(begin)

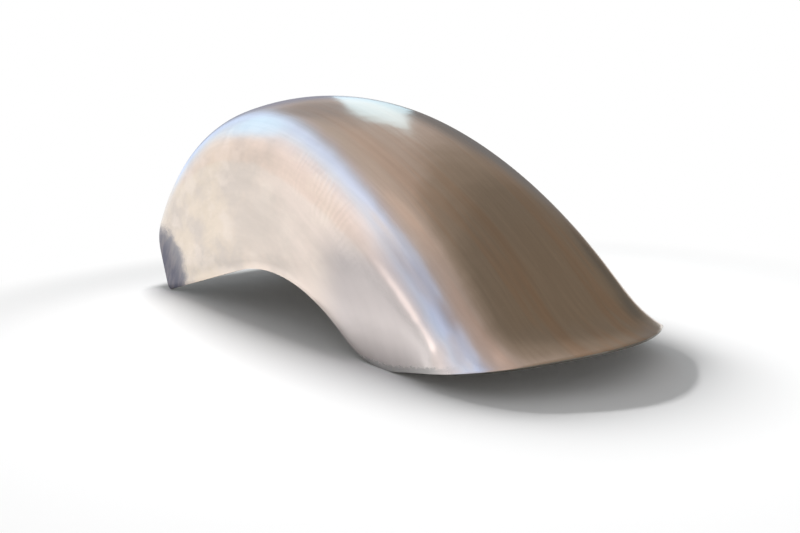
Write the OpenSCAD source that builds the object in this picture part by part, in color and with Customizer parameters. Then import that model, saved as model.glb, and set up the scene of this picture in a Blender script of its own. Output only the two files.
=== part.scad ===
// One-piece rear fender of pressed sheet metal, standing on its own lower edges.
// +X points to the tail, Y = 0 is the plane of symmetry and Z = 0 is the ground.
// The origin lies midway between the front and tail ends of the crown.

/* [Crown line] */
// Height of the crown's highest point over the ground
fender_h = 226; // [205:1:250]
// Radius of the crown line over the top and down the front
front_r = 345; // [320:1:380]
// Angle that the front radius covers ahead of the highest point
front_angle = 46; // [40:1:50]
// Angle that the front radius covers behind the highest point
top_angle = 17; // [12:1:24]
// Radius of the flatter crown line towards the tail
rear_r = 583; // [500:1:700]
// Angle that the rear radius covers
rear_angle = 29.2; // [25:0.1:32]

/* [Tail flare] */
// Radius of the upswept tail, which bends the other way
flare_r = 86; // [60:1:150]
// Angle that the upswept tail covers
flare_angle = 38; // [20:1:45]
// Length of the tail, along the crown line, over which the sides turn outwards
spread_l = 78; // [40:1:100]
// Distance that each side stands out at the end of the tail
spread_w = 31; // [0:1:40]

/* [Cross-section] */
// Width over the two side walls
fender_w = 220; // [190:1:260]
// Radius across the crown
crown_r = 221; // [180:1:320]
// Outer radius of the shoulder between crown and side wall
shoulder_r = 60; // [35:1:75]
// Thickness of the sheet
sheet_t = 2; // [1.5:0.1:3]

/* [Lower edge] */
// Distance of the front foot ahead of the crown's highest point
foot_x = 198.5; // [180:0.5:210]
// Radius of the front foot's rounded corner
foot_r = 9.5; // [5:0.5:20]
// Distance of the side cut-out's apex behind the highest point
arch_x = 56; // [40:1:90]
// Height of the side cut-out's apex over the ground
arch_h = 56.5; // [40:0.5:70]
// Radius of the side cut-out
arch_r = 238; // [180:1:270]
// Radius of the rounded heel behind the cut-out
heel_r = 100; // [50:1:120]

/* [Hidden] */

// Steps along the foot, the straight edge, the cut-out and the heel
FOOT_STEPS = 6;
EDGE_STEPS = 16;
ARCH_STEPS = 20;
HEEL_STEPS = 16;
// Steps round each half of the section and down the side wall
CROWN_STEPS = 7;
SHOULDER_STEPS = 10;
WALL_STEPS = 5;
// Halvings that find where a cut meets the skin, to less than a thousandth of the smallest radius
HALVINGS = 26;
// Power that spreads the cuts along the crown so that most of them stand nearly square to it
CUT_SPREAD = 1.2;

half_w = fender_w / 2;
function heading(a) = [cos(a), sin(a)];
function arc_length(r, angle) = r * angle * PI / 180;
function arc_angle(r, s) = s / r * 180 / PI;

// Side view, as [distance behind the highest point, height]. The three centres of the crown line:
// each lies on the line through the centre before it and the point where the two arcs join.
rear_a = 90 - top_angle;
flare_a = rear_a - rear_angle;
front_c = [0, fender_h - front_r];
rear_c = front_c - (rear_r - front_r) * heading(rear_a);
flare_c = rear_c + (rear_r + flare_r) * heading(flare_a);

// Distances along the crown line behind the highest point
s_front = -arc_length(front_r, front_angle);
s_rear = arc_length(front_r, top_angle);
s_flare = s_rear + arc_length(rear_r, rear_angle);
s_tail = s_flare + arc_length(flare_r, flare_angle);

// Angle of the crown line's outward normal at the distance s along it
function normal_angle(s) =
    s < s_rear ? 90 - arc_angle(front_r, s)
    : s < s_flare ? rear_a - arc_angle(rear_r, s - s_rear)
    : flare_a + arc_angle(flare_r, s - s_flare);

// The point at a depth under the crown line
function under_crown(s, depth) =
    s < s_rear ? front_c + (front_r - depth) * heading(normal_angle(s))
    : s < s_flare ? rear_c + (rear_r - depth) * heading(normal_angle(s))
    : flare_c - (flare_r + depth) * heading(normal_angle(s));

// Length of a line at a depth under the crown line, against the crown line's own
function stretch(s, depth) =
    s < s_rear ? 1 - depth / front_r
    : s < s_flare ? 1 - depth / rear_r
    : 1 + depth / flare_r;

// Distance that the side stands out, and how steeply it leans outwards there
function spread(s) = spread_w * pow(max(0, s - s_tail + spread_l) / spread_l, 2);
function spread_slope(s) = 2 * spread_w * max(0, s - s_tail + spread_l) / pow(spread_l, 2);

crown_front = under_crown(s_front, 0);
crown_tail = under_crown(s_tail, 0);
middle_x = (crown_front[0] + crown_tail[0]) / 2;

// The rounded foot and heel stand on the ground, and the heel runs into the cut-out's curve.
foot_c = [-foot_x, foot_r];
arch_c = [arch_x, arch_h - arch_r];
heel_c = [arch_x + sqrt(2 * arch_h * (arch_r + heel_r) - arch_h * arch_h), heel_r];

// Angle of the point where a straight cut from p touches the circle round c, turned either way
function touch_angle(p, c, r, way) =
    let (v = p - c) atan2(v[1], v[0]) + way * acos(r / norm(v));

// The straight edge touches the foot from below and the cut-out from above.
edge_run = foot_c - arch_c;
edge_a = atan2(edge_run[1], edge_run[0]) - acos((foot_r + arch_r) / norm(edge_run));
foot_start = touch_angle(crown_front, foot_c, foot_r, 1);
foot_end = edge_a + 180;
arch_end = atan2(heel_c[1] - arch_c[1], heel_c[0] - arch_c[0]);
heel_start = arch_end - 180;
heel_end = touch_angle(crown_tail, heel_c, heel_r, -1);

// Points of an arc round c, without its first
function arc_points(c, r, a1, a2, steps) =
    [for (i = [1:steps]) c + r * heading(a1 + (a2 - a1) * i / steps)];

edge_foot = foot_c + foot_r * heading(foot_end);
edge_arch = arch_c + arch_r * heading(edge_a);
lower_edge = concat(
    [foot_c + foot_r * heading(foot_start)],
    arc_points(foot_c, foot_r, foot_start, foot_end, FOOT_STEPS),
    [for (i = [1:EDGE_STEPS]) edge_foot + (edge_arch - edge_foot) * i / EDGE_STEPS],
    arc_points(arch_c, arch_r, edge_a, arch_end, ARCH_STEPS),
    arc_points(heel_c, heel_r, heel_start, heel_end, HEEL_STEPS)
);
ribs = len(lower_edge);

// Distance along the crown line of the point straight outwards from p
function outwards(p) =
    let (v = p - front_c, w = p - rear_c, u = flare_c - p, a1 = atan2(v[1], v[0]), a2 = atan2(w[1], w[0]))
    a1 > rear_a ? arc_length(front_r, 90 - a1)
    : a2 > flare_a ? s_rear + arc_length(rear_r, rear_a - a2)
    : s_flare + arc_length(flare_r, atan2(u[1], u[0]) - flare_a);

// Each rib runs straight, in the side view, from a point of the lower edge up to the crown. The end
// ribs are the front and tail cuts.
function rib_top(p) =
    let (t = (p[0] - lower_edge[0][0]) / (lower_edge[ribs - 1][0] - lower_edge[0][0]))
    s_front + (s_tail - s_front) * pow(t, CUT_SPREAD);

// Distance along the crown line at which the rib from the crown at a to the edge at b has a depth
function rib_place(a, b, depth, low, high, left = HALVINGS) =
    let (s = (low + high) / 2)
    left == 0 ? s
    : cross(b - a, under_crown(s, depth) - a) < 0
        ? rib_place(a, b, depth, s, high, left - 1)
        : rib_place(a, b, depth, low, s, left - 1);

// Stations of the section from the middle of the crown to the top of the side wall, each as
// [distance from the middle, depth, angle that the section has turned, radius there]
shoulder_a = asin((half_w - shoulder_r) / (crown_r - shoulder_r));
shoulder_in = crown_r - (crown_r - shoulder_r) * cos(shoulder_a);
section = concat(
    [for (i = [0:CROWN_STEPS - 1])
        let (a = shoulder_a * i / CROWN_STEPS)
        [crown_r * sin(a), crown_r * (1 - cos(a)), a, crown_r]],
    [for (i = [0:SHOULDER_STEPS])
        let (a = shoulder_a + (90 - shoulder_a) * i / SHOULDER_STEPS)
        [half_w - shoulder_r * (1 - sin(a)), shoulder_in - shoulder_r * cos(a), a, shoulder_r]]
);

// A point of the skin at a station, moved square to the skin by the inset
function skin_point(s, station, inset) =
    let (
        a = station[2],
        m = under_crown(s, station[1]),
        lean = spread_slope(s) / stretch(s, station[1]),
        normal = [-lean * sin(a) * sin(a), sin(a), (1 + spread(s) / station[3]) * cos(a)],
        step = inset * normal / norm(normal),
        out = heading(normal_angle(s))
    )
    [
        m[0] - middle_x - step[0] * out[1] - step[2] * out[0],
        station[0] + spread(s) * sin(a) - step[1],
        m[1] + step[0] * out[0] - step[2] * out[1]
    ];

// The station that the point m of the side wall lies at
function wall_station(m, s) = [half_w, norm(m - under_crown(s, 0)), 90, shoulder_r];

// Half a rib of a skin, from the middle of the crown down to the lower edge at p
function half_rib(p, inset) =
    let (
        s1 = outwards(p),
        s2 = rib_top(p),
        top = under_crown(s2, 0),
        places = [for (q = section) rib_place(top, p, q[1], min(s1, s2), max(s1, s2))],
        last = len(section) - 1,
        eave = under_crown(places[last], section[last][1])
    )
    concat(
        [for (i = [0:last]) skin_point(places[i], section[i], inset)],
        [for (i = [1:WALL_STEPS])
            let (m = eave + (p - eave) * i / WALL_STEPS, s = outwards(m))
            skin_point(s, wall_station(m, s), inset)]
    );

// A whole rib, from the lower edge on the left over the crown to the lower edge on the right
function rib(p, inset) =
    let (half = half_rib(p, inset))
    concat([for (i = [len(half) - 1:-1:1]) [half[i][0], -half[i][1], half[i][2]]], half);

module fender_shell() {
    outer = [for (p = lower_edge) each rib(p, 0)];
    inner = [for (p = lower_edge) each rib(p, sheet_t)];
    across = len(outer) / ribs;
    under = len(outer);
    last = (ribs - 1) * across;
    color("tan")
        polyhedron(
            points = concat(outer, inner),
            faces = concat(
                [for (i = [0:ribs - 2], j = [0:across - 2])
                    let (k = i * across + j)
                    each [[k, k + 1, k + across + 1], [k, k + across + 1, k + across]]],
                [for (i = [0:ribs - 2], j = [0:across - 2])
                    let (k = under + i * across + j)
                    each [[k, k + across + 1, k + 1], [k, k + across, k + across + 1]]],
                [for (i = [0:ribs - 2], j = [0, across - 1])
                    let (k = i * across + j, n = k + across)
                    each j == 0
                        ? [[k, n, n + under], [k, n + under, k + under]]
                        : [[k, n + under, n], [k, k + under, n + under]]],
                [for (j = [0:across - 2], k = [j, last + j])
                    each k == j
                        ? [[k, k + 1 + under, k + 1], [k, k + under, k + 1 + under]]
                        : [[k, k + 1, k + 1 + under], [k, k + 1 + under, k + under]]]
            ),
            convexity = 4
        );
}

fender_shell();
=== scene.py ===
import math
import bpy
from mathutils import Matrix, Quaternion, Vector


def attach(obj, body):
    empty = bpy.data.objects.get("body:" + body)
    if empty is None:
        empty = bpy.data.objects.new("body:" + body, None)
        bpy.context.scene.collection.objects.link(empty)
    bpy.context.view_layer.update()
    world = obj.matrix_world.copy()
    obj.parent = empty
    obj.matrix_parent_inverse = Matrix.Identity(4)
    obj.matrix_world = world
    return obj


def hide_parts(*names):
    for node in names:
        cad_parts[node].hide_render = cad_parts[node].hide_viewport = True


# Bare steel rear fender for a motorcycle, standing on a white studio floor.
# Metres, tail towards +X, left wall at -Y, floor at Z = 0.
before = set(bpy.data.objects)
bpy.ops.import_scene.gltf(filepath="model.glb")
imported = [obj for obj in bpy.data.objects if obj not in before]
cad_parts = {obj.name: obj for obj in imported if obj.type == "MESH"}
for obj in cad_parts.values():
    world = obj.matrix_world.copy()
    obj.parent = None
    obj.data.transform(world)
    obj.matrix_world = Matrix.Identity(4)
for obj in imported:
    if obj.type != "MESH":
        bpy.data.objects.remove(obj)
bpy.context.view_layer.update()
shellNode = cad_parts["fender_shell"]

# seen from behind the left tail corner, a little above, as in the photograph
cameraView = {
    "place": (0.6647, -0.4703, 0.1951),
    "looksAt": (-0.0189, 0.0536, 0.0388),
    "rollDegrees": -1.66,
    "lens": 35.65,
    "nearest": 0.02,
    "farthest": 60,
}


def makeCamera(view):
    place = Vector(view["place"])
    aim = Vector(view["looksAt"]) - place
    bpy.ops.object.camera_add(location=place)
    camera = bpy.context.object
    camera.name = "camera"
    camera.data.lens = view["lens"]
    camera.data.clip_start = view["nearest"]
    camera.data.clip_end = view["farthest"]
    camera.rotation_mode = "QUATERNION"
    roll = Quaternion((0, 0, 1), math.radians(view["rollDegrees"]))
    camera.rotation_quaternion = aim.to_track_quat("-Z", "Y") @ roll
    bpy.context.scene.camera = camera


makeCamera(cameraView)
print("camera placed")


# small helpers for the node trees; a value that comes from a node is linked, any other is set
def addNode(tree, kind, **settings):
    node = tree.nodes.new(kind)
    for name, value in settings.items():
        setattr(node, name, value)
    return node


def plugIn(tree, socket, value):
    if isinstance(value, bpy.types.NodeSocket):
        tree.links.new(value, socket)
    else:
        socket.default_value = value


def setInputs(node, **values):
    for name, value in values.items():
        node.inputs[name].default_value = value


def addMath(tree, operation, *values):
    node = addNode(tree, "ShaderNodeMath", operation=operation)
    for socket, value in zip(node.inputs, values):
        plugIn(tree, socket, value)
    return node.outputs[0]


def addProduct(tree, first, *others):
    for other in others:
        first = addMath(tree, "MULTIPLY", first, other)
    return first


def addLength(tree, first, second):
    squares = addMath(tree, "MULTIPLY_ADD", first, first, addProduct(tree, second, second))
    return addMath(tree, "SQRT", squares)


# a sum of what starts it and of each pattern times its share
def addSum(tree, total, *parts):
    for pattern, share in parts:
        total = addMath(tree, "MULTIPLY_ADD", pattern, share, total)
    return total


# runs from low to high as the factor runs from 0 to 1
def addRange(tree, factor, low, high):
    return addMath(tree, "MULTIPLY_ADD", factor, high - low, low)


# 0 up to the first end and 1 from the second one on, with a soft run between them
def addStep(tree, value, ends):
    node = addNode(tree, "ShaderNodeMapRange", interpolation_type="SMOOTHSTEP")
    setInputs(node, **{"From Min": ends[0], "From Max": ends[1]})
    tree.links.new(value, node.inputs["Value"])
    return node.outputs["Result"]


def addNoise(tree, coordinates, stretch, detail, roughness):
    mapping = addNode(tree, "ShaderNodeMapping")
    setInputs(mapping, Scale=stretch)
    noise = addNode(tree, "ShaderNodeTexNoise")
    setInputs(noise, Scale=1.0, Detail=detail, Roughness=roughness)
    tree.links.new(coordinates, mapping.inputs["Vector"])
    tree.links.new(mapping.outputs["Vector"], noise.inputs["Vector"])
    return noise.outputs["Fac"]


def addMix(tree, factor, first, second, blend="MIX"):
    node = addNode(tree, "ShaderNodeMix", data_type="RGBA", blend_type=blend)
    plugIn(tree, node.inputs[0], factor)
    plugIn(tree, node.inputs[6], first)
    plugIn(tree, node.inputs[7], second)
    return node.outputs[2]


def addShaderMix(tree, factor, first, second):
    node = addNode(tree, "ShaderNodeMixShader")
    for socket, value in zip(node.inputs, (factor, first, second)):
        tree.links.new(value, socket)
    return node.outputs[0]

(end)

EXERCISE TASK
From the line with "under = len(outer);" through the line with "# Metres, tail", repeat every line exactly, both ends included, and nothing outside that range.

RESPONSE
    under = len(outer);
    last = (ribs - 1) * across;
    color("tan")
        polyhedron(
            points = concat(outer, inner),
            faces = concat(
                [for (i = [0:ribs - 2], j = [0:across - 2])
                    let (k = i * across + j)
                    each [[k, k + 1, k + across + 1], [k, k + across + 1, k + across]]],
                [for (i = [0:ribs - 2], j = [0:across - 2])
                    let (k = under + i * across + j)
                    each [[k, k + across + 1, k + 1], [k, k + across, k + across + 1]]],
                [for (i = [0:ribs - 2], j = [0, across - 1])
                    let (k = i * across + j, n = k + across)
                    each j == 0
                        ? [[k, n, n + under], [k, n + under, k + under]]
                        : [[k, n + under, n], [k, k + under, n + under]]],
                [for (j = [0:across - 2], k = [j, last + j])
                    each k == j
                        ? [[k, k + 1 + under, k + 1], [k, k + under, k + 1 + under]]
                        : [[k, k + 1, k + 1 + under], [k, k + 1 + under, k + under]]]
            ),
            convexity = 4
        );
}

fender_shell();
=== scene.py ===
import math
import bpy
from mathutils import Matrix, Quaternion, Vector


def attach(obj, body):
    empty = bpy.data.objects.get("body:" + body)
    if empty is None:
        empty = bpy.data.objects.new("body:" + body, None)
        bpy.context.scene.collection.objects.link(empty)
    bpy.context.view_layer.update()
    world = obj.matrix_world.copy()
    obj.parent = empty
    obj.matrix_parent_inverse = Matrix.Identity(4)
    obj.matrix_world = world
    return obj


def hide_parts(*names):
    for node in names:
        cad_parts[node].hide_render = cad_parts[node].hide_viewport = True


# Bare steel rear fender for a motorcycle, standing on a white studio floor.
# Metres, tail towards +X, left wall at -Y, floor at Z = 0.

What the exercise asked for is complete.